Erkan Mumcu anlatıyor:
"Hayatımın en enteresan hikayelerinden bir tanesidir. Üniversite birinci sınıf öğrencisiydim. Eniştemin evinde kalıyorum. 12 Eylül'ün en ateşli zamanları. Apartmanda da Perran Kutman'ın babası Rıdvan Amca oturuyor. En beyefendi insanlardan bir tanesiydi. Rıdvan Amca müziğe merakımı bildiği için beni Aşık Daimi'yle tanıştırdı.
Bir gün karşıdaki mobilya atölyesinin kepenklerine bir pankart asıldı. 'Kazım'ın intikamını alacak' gibi bir şeydi. Jandarmalar gelip, sokağı kapattılar. Pankartı alıp götürdüler.

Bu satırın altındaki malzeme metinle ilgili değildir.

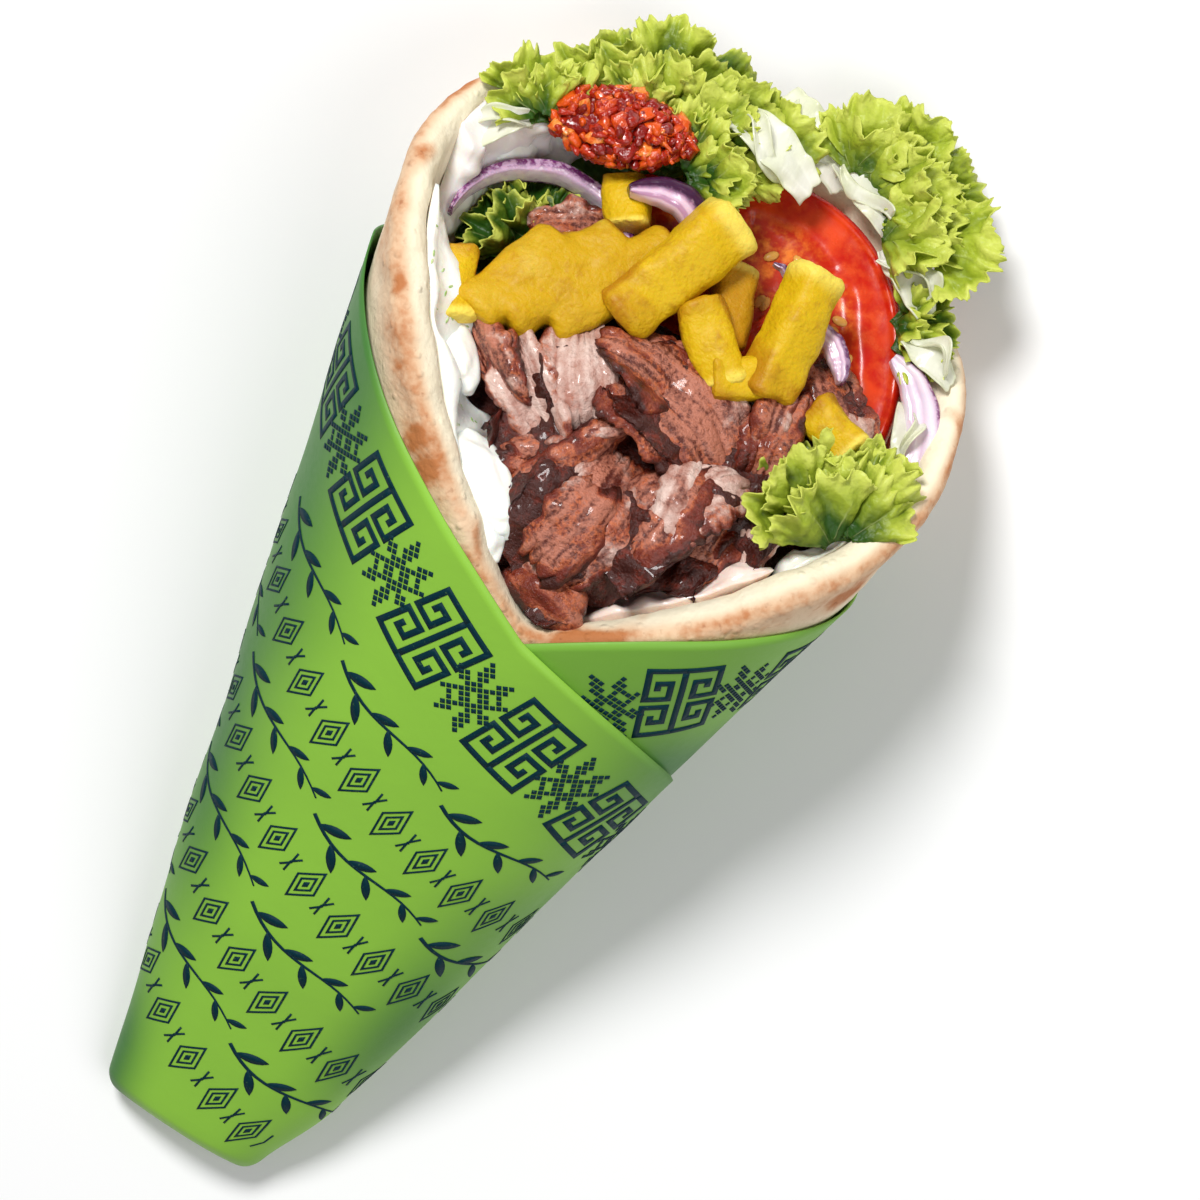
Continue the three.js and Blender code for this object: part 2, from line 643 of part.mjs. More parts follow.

Sonraki bir akşam rahmetli Aşık Daimi, Rıdvan Amca, eniştem ve ben Fatih'te bir lokantaya gittik. Orada kafa çekecekler. Lokantaya Arif Sağ geldi, Aşık Daimi'ye hürmet gösterdi. Birden Daimi'nin 'Ne ağlarsın benim zülfi siyahım, bu da gelir bu da geçer ağlama' türküsü çalınmaya başladı. Masada buz gibi bir hava esti. Herkes sustu. O gün pankarta adı yazılan Kazım, Daimi'nin oğluymuş ve çatışmada öldürülmüş.
Bu türküyü de oğlunun ölümünden sonra eşine yazmış. Hala dinlerken tüylerim diken diken olur."